Users can interact with our demo either through Conta-me HistóriasFootnote 4 or Tell me StoriesFootnote 5. The former allows users to explore the Portuguese Web Archive [5] through their free-text search API which enable users to explore their archived results from a period that is mostly concentrated on 2010 to the present. To guarantee the plurality and the diversity of the information, we consider news from 24 popular Portuguese media outlets. The latter is built on top of the Signal Media Dataset [4], a one-million news articles collection (mainly English, but also non-English and multi-lingual articles) which were originally collected rom a variety of news sources (such as Reuters) for a period of 1 month (1–30 September 2015).

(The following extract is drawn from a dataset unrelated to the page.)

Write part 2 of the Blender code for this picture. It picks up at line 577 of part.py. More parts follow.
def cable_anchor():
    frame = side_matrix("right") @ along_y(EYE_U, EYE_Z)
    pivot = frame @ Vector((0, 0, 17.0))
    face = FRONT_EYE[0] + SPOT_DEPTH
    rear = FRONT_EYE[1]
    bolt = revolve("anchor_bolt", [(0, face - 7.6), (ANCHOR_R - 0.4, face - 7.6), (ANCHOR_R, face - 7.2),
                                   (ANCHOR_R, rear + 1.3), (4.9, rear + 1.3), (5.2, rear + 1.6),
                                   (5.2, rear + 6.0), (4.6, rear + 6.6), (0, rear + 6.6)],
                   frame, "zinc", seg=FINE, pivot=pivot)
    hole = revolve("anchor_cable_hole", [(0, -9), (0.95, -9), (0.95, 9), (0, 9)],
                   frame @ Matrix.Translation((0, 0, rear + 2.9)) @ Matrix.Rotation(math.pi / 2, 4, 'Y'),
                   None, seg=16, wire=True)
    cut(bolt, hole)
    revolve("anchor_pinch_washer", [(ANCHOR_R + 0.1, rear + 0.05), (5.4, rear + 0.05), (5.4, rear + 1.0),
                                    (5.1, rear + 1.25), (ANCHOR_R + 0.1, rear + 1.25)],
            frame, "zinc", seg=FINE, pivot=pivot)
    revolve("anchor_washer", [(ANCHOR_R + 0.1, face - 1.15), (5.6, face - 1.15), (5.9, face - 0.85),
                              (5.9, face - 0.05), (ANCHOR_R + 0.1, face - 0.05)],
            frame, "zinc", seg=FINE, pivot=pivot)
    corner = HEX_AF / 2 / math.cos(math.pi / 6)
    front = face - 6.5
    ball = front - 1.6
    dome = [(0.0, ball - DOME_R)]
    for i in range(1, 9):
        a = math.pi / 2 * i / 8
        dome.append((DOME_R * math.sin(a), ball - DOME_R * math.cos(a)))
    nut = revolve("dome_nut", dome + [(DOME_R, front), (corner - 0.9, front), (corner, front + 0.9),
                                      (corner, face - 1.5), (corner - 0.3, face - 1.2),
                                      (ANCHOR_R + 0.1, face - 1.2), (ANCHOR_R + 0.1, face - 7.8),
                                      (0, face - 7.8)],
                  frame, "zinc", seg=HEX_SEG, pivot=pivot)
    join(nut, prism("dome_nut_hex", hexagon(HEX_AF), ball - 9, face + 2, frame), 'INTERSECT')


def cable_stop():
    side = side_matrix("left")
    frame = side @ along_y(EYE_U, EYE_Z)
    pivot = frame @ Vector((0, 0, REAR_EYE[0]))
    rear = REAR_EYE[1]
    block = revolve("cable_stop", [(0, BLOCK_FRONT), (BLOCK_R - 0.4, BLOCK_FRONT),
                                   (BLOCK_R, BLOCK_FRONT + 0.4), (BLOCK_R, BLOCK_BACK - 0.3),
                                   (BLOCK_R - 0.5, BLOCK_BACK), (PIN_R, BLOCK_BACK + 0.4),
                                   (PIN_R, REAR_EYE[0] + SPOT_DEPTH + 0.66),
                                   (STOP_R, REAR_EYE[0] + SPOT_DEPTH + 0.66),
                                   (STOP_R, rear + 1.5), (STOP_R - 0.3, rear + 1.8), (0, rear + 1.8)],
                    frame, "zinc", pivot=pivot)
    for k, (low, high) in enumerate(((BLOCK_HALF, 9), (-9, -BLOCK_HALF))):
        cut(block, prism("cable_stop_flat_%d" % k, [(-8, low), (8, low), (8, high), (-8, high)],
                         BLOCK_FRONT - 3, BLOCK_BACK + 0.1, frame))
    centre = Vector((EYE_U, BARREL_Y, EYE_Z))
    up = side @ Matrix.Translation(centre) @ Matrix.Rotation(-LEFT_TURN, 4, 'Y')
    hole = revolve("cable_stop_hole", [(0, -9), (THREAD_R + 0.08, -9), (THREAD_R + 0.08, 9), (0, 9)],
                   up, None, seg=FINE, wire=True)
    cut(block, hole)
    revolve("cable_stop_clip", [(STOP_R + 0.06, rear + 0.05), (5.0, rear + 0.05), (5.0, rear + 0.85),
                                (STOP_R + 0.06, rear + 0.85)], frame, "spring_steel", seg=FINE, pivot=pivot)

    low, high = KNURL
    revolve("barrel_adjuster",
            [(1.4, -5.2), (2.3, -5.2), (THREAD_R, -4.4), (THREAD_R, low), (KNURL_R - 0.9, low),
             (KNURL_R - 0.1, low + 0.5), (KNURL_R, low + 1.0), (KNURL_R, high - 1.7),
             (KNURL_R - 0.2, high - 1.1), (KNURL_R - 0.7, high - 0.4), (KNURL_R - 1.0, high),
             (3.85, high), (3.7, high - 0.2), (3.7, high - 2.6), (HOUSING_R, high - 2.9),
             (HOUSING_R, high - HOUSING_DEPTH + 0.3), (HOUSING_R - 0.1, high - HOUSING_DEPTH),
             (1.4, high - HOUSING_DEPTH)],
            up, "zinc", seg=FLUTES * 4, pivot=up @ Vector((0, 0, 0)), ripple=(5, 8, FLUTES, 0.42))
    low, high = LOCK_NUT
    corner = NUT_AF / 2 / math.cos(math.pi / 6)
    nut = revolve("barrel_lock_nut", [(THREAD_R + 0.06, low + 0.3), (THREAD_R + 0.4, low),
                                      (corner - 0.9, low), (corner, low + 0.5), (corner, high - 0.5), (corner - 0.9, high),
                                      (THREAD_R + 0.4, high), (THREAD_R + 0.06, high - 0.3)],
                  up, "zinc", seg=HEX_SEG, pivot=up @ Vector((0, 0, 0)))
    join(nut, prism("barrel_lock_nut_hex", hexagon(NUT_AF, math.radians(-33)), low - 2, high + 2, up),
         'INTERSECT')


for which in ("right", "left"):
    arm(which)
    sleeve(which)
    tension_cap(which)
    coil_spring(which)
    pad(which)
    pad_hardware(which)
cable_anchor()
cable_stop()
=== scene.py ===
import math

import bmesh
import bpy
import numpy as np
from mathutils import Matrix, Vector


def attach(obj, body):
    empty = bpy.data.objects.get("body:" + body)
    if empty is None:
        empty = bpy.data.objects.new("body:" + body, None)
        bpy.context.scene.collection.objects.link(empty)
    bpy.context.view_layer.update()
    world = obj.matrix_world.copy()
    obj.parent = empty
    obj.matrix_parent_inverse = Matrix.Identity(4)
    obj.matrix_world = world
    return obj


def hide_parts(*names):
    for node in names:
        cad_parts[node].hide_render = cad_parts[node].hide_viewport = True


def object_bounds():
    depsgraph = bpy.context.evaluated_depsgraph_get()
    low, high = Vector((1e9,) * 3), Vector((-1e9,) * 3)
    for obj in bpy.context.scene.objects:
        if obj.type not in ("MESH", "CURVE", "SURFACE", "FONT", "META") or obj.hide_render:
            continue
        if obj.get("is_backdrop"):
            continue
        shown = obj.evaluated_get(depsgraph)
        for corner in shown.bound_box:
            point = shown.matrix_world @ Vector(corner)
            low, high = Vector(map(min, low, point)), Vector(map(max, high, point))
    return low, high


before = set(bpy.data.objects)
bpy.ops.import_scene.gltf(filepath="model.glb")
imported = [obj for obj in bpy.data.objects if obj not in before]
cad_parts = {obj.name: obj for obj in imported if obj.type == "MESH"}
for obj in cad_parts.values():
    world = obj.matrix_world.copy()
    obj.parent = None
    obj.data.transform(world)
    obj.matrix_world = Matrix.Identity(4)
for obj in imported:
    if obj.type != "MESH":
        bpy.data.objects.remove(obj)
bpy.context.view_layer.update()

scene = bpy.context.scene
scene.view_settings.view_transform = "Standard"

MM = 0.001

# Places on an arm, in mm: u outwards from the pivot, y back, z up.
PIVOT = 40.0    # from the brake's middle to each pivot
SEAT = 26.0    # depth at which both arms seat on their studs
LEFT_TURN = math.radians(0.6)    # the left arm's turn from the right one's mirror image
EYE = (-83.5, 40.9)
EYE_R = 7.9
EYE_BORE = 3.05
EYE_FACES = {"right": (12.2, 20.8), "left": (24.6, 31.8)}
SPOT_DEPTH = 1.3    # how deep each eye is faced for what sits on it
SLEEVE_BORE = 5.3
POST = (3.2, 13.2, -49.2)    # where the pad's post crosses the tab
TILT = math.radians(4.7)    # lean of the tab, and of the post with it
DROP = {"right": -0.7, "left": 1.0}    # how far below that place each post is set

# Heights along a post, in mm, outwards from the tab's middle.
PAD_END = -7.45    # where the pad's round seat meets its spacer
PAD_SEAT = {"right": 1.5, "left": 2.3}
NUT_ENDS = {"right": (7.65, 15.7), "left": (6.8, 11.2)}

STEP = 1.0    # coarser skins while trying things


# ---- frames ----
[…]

Our proposed solution can be easily adapted to other scenarios including different kinds of data sources (e.g. social media posts, academic papers, proprietary repository, etc) and languages since it is mostly language independent. This may be understood as an important contribution for anyone interested in having access to a summarized temporal view of their data. In its current form, users may interact with the system through an interface where several options, including the specification of a query (a free text field) and a time interval (last five, ten, twenty or thirty years) are offered to the users. Below we present the results for the query War at Syria obtained from the Portuguese Web Archive project. The results (which were translated from Portuguese to English) helps us to understand this long-lasting long-lasting conflict, highlighting the most important headlines since 2010, when the first popular protests reached the streets and the news. We can see the brutal repression and the escalation of violence against civilians. Subsequently, that year, a famous journalist died in an attack, other countries got involved in the conflict and news about humanitarian crises appeared. We also confirm events where civilians suffered attacks like the infamous air strike and bombing on a maternity unit. This piece of example illustrates how this kind of tool can help to understand the escalation of violence in Syria, helping users to explore relevant dates, headlines and actors in the story.

From

To

Top headlines

5/2010

7/2011

Syrian officials launch tear gas against protesters

Security forces shoot at protesters

New York Times journalist with the Pulitzer died of an Asthma attack in Syria

8/2011

3/2012

Assad promises elections in February in Syria

US withdraws ambassador from Syria for security reasons

NATO says goodbye to Libya and the world turns to Syria

7/2012

12/2012

Meeting of senior officials in Geneva failed agreement to end violence in Syria

Russia delivers three war helicopters to Syria

Red Cross says Syria is in civil war

7/2016

11/2016

Maternity unit among hospitals bombed in Idlib air strikes

Russian helicopter shot down in Syria.

Turkish army enters Syria

An additional available experimental interfaceFootnote 6 was made available such that interested researchers may experimentally test our demo with several different options, such as deduplication and event detection methods.